What is expected: Exactly and only the lines from the one with "cad_parts[node].hide_render = cad_parts[node].hide_viewport" through the end of the listing are to be transcribed, both ends included.
(begin)
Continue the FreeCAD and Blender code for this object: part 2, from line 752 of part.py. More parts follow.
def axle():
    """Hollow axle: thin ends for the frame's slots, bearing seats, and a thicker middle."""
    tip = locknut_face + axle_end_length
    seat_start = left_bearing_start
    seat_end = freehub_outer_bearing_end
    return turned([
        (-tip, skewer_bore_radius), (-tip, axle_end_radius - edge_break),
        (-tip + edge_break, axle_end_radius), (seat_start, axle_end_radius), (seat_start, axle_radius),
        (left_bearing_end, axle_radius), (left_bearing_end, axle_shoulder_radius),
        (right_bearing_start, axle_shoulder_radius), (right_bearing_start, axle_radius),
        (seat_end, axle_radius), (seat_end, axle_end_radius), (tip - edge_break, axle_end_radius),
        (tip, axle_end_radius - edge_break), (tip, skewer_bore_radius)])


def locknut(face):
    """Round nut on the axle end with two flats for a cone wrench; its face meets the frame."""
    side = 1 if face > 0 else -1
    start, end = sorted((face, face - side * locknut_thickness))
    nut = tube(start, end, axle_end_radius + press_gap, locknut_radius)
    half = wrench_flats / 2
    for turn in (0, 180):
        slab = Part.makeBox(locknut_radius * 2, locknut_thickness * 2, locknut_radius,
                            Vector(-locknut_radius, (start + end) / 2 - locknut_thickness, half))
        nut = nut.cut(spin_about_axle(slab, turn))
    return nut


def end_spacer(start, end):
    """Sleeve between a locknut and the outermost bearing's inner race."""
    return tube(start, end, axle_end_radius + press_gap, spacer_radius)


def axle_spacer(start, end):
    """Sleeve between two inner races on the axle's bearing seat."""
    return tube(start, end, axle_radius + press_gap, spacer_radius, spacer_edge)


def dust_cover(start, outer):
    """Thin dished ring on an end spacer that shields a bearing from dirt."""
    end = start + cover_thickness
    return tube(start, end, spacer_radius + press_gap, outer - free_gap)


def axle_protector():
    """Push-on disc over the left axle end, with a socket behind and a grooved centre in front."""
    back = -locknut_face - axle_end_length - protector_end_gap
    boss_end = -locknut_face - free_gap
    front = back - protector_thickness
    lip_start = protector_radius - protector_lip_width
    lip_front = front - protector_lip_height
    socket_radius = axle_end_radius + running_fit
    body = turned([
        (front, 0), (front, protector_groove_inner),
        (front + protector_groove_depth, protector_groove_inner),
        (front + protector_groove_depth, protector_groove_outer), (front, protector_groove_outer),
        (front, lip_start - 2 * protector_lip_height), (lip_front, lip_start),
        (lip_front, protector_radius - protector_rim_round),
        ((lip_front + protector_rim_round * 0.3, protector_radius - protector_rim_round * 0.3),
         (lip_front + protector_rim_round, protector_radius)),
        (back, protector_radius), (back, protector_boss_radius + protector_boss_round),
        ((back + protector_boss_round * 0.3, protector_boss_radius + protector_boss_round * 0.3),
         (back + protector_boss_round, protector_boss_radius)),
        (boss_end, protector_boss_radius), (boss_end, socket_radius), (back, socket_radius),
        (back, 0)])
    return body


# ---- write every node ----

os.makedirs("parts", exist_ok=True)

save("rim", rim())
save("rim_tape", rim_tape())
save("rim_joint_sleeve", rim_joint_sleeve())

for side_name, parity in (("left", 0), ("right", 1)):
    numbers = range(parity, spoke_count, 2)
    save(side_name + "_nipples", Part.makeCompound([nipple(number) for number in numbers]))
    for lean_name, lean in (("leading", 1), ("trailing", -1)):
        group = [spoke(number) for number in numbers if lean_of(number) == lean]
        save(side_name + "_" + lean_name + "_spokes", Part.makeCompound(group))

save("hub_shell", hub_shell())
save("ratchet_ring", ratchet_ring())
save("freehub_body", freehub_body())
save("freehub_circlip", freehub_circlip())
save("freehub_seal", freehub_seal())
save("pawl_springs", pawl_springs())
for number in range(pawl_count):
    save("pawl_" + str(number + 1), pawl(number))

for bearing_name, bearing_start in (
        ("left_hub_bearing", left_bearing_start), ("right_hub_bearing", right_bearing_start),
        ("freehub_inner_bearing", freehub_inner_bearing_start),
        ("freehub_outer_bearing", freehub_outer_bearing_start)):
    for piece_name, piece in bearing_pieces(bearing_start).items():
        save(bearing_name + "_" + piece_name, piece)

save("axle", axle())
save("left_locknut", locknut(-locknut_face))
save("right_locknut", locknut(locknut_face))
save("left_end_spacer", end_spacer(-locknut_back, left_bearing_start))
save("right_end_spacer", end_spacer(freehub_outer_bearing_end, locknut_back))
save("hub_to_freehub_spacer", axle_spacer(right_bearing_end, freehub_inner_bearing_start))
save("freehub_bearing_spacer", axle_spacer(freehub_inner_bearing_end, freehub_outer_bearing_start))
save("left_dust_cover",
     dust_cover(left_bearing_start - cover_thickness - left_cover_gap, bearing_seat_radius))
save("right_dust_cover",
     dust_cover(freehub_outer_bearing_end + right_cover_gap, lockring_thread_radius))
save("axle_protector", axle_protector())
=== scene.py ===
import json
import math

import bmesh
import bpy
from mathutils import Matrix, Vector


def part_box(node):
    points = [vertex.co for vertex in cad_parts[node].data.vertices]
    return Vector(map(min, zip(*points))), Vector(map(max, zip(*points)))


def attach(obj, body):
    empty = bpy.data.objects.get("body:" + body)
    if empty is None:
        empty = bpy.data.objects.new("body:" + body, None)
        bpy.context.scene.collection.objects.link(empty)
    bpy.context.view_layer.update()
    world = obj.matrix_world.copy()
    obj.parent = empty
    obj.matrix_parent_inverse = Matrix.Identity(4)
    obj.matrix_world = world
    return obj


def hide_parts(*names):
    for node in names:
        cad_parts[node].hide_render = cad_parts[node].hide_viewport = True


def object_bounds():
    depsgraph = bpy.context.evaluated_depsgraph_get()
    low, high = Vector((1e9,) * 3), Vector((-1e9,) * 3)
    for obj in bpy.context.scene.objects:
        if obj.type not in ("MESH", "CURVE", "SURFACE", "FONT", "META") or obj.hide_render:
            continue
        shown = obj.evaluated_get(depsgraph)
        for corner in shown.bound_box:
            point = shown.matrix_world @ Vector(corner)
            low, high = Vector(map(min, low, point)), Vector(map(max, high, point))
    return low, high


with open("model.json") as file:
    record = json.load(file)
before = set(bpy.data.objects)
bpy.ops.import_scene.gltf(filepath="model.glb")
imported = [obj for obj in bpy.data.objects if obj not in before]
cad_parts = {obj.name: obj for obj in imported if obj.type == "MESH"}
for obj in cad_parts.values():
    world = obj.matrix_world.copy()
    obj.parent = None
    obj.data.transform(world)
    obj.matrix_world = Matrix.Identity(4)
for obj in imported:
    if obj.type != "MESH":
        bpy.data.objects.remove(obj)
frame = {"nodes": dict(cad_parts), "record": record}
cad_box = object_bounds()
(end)
Solved problem:
        cad_parts[node].hide_render = cad_parts[node].hide_viewport = True


def object_bounds():
    depsgraph = bpy.context.evaluated_depsgraph_get()
    low, high = Vector((1e9,) * 3), Vector((-1e9,) * 3)
    for obj in bpy.context.scene.objects:
        if obj.type not in ("MESH", "CURVE", "SURFACE", "FONT", "META") or obj.hide_render:
            continue
        shown = obj.evaluated_get(depsgraph)
        for corner in shown.bound_box:
            point = shown.matrix_world @ Vector(corner)
            low, high = Vector(map(min, low, point)), Vector(map(max, high, point))
    return low, high


with open("model.json") as file:
    record = json.load(file)
before = set(bpy.data.objects)
bpy.ops.import_scene.gltf(filepath="model.glb")
imported = [obj for obj in bpy.data.objects if obj not in before]
cad_parts = {obj.name: obj for obj in imported if obj.type == "MESH"}
for obj in cad_parts.values():
    world = obj.matrix_world.copy()
    obj.parent = None
    obj.data.transform(world)
    obj.matrix_world = Matrix.Identity(4)
for obj in imported:
    if obj.type != "MESH":
        bpy.data.objects.remove(obj)
frame = {"nodes": dict(cad_parts), "record": record}
cad_box = object_bounds()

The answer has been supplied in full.